Last week our SIP trunking customers experienced a disruption in service for almost an hour. An unforeseen fault in a piece of open source switch code. Averaged over the year, that’s an uptime of approximately 99.99%. Is that good enough? No. A few of our customers threatened to leave service, or at least drop us to backup status. And that’s to be expected. As unachievable as it is, perfection is in demand.
The pace of business is constant and relentless. Companies, particularly SMBs, don’t have time to slow down for interruptions. To be nimble, businesses need results they can count on. And the reality is, sometimes that means better than 99.99% uptime (under one minute of downtime a week).
Most of us, with a few notable exceptions, backup our business. No amount of planning and redundancy can completely insulate you against failure. You can be prepared to react to disaster but you cannot control your 360 degree environment. Given time, a meteor will get through. The perfection demanded by today’s users is the goal we should all strive toward, but 100% forever is an unachievable dream, the future is too uncertain.

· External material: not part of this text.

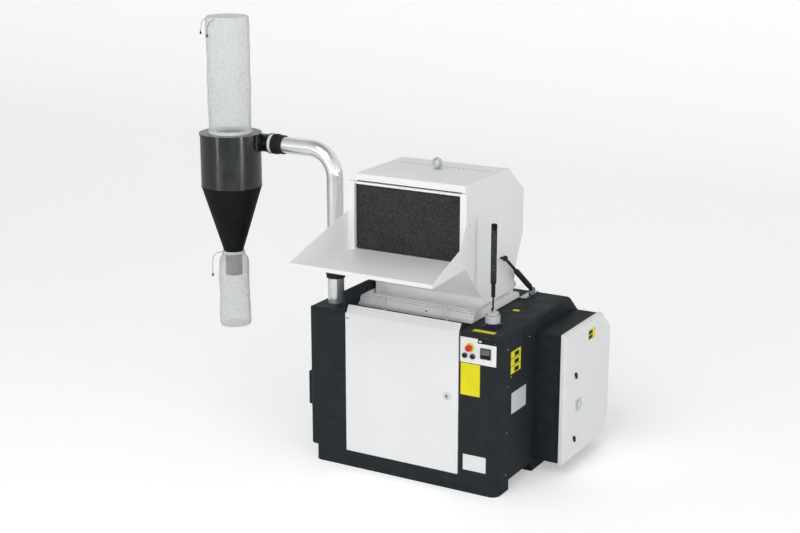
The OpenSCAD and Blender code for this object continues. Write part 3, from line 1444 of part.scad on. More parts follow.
module cabinet_hinges() for (z = cabinet_hinge_zs) {
  difference() {
    union() {
      translate([cabinet_hinge_x, cabinet_hinge_y, z]) cylinder(r = hinge_knuckle_r, h = hinge_len);
      translate([cabinet_hinge_x - hinge_knuckle_r * 2, cabinet_rear_y, z])
        cube([hinge_knuckle_r, hinge_knuckle_r + cabinet_lap, hinge_len]);
      translate([cabinet_hinge_x - hinge_knuckle_r * 2, cabinet_hinge_y - sheet_t, z])
        cube([hinge_knuckle_r * 2, 2 * sheet_t, hinge_len]);
    }
    translate([cabinet_hinge_x, cabinet_hinge_y, z - cut]) cylinder(r = pin_r + run_gap, h = hinge_len + 2 * cut);
  }
}

lock_r = 13;
lock_y = 688;
lock_zs = [657, 219];
isolator_y = 752;
isolator_z = 430;
recess_w = 92;
recess_t = 8;

module cabinet_door_block(inner, x0, x1) {
  yz_plate(x0, x1) polygon(inset(cabinet_pts, inner - cabinet_lap));
}

module cabinet_door() color(white) placed() {
  difference() {
    union() {
      cabinet_door_block(0, cabinet_x + move_gap, cabinet_door_x - recess_t);
      cabinet_door_block(recess_t * 1.5, cabinet_x + recess_t, cabinet_door_x);
    }
    cabinet_door_block(sheet_t, cabinet_x - cut, cabinet_door_x - recess_t - sheet_t);
    for (z = lock_zs) {
      translate([0, lock_y, z]) x_rod(cabinet_x, cabinet_door_x + cut, lock_r + run_gap);
    }
    translate([cabinet_door_x - recess_t / 2, isolator_y - recess_w / 2, isolator_z - recess_w / 2])
      cube([recess_t, recess_w, recess_w]);
    translate([0, isolator_y, isolator_z]) x_rod(cabinet_x, cabinet_door_x + cut, lock_r + run_gap);
  }
  for (z = cabinet_hinge_zs) {
    translate([cabinet_hinge_x, cabinet_hinge_y, z + hinge_len + move_gap]) cylinder(r = hinge_knuckle_r, h = hinge_len);
    translate([cabinet_hinge_x, cabinet_hinge_y, z + sheet_t]) cylinder(r = pin_r, h = hinge_len);
    translate([cabinet_hinge_x, cabinet_hinge_y - sheet_t, z + hinge_len + move_gap])
      cube([cabinet_door_x - cabinet_hinge_x - recess_t * 2, 2 * sheet_t, hinge_len]);
    translate([cabinet_door_x - recess_t * 3, cabinet_rear_y + sheet_t, z + hinge_len + move_gap])
      cube([recess_t, cabinet_hinge_y - cabinet_rear_y, hinge_len]);
  }
}

module side_lock(z) translate([0, lock_y, z]) {
  x_rod(cabinet_x + recess_t, cabinet_door_x + recess_t, lock_r);
  x_rod(cabinet_door_x + recess_t - cut, cabinet_door_x + recess_t * 1.5, lock_r * 0.7);
  translate([cabinet_x + recess_t, -cam_w / 2, -cam_len * 0.7]) cube([cam_t, cam_w, cam_len * 0.7]);
}

module upper_cabinet_lock() color(dark) placed() side_lock(lock_zs[0]);

module lower_cabinet_lock() color(dark) placed() side_lock(lock_zs[1]);

module isolator_knob() color(white) placed() translate([0, isolator_y, isolator_z]) {
  x_rod(cabinet_x + recess_t, cabinet_door_x + recess_t, lock_r);
  x_rod(cabinet_door_x + move_gap, cabinet_door_x + recess_t, lock_r * 2);
  translate([cabinet_door_x + recess_t - cut, -lock_r / 2, -lock_r * 1.8]) cube([recess_t * 2, lock_r, lock_r * 3.6]);
}

base_frame();
left_column_cover();
left_vent_hood();
left_side_panel();
right_column_cover();
rear_cover();
front_door();
door_lock();
door_hinge_pins();
control_plate();
display_unit();
emergency_stop();
start_button();
stop_button();
chamber_body();
bed_knives();
bearing_housings();
chamber_top_frame();
rotor();
rotor_knives();
screen();
granule_pan();
main_motor();
motor_pulley();
drive_belt();
blower_housing();
blower_impeller();
blower_motor();
discharge_pipe();
conveying_pipe();
pipe_couplings();
cyclone_barrel();
cyclone_cone();
cyclone_lid();
collar_rings();
filter_bag();
collection_bag();
upper_cord_tail();
second_cord_tail();
lower_cord_tail();
cord_toggles();
hopper_shell();
hopper_flange();
feed_tray();
feed_curtain();
lifting_eye();
left_hopper_clamp();
right_hopper_clamp();
ram_bracket();
ram_barrel();
ram_rod();
pump_body();
pump_reservoir();
pump_lever();
cabinet_box();
cabinet_back_plate();
cabinet_door();
upper_cabinet_lock();
lower_cabinet_lock();
isolator_knob();
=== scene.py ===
"""Looks of the plastic granulator: finishes, soft bags, cords, small trim, camera and light."""
import json
import logging
import math
from dataclasses import dataclass
from enum import Enum
from typing import Dict, List, Sequence, Tuple

import bmesh
import bpy
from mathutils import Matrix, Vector, noise


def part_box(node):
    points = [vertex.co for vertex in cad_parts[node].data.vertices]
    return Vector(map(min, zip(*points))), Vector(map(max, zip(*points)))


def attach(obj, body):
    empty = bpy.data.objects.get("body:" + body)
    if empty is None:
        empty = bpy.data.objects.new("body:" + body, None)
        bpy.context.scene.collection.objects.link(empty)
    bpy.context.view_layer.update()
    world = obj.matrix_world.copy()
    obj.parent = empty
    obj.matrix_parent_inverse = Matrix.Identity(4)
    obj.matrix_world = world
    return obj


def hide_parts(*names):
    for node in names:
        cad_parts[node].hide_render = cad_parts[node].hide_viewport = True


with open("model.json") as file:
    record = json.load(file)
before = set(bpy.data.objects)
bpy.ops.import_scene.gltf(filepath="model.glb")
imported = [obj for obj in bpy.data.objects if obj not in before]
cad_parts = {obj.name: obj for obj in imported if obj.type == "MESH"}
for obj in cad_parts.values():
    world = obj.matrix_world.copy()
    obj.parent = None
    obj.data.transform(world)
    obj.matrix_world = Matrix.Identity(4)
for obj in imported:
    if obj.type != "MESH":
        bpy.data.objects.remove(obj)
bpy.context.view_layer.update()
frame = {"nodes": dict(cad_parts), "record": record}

LOG = logging.getLogger("granulator")
MM = 0.001
FRONT_Y = -0.630

Colour = Tuple[float, float, float]
Point = Tuple[float, float, float]
WORLD_UP = Vector((0, 0, 1))
TO_FRONT: Point = (0, -1, 0)
TO_RIGHT: Point = (1, 0, 0)


def at(x: float, depth: float, z: float) -> Vector:
    """Turns width, depth behind the front face and height in millimetres into a place in metres.

    Args:
        x: Distance to the right of the centre.
        depth: Distance behind the front face.
        z: Height above the floor.

    Returns:
        The place in the shared frame.
    """
    return Vector((x * MM, FRONT_Y + depth * MM, z * MM))


def linear(code: str) -> Colour:
    """Turns a display colour such as #2b3034 into scene linear values.

    Args:
        code: The colour as a hash and six digits.

    Returns:
        Red, green and blue in scene linear light.
    """
    parts = [int(code[i:i + 2], 16) / 255 for i in (1, 3, 5)]
    return tuple(p / 12.92 if p <= 0.04045 else ((p + 0.055) / 1.055) ** 2.4 for p in parts)


class Body(Enum):
    """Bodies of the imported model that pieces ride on."""

    MACHINE = "machine"
    DOOR = "door"
    DOOR_LOCK = "door_lock_barrel"
    HOPPER = "hopper"
    LEVER = "lever"
    PANEL_DOOR = "panel_door"
    LOCK_UPPER = "panel_lock_upper"
    LOCK_LOWER = "panel_lock_lower"
    ISOLATOR = "isolator"


class Graph:
    """A short way to place and join shader nodes."""

    def __init__(self, tree: bpy.types.NodeTree) -> None:
        """Keeps the tree.

        Args:
            tree: The node tree to write to.
        """
        self.tree = tree

    def add(self, kind: str, **values: object) -> bpy.types.Node:
        """Adds a node and sets its named attributes.

        Args:
            kind: The node's type name.
            values: Attributes to set on the node.

        Returns:
            The new node.
        """
        node = self.tree.nodes.new(kind)
        for name, value in values.items():
            setattr(node, name, value)
        return node

    def join(self, source: bpy.types.NodeSocket, target: bpy.types.NodeSocket) -> None:
        """Joins two sockets.

        Args:
            source: The socket that gives.
            target: The socket that takes.
        """
        self.tree.links.new(source, target)

    def texture(self, kind: str, vector: bpy.types.NodeSocket, **inputs: float) -> bpy.types.Node:
        """Adds a texture node that reads a vector.

        Args:
            kind: The node's type name.
            vector: The coordinates it reads.
            inputs: Values for its input sockets, by name.

        Returns:
            The new node.
        """
        node = self.add(kind)
        self.join(vector, node.inputs["Vector"])
        for name, value in inputs.items():
            node.inputs[name.replace("_", " ")].default_value = value
        return node

    def ramp(self, value: bpy.types.NodeSocket, low: float, high: float, to_low: float = 0.0,
             to_high: float = 1.0) -> bpy.types.NodeSocket:
        """Maps a value between two limits onto two others.

        Args:
            value: The socket to map.
            low: Where the map starts.
            high: Where the map ends.
            to_low: Result at the start.
            to_high: Result at the end.

        Returns:
            The mapped value.
        """
        node = self.add("ShaderNodeMapRange")
        self.join(value, node.inputs["Value"])
        limits = {"From Min": low, "From Max": high, "To Min": to_low, "To Max": to_high}
        for name, number in limits.items():
            node.inputs[name].default_value = number
        return node.outputs["Result"]

    def bump(self, shader: bpy.types.Node, height: bpy.types.NodeSocket, strength: float,
             distance: float) -> None:
        """Feeds a height into a shader's normal.

        Args:
            shader: The Principled shader.
            height: The height to use.
            strength: Strength of the bump.
            distance: Height of the bump in metres.
        """
        bump = self.add("ShaderNodeBump")
        bump.inputs["Strength"].default_value = strength
        bump.inputs["Distance"].default_value = distance
        self.join(height, bump.inputs["Height"])
        self.join(bump.outputs["Normal"], shader.inputs["Normal"])

    def blend(self, mask: bpy.types.NodeSocket, first: object, second: object) -> bpy.types.NodeSocket:
        """Blends two colours by a mask.

        Args:
            mask: Zero for the first colour, one for the second.
            first: A colour or a colour socket.
            second: A colour or a colour socket.

        Returns:
            The blended colour.
        """
        node = self.add("ShaderNodeMix", data_type="RGBA")
        self.join(mask, node.inputs[0])
        for index, colour in ((6, first), (7, second)):
            if isinstance(colour, bpy.types.NodeSocket):
                self.join(colour, node.inputs[index])
            else:
                node.inputs[index].default_value = (*colour, 1.0)
        return node.outputs[2]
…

For the most part, people will be reasonable. Customers will give you slack from time to time. But regular or repeated failure is hard to reward with loyalty.
So when you do fail, stand up, dust off, and take the steps to keep what tripped you up from ever happening again. You will never be good enough for everyone and that’s OK, that’s business. But if you fail to learn from your failures, and they happen again, soon you won’t be good enough for anyone.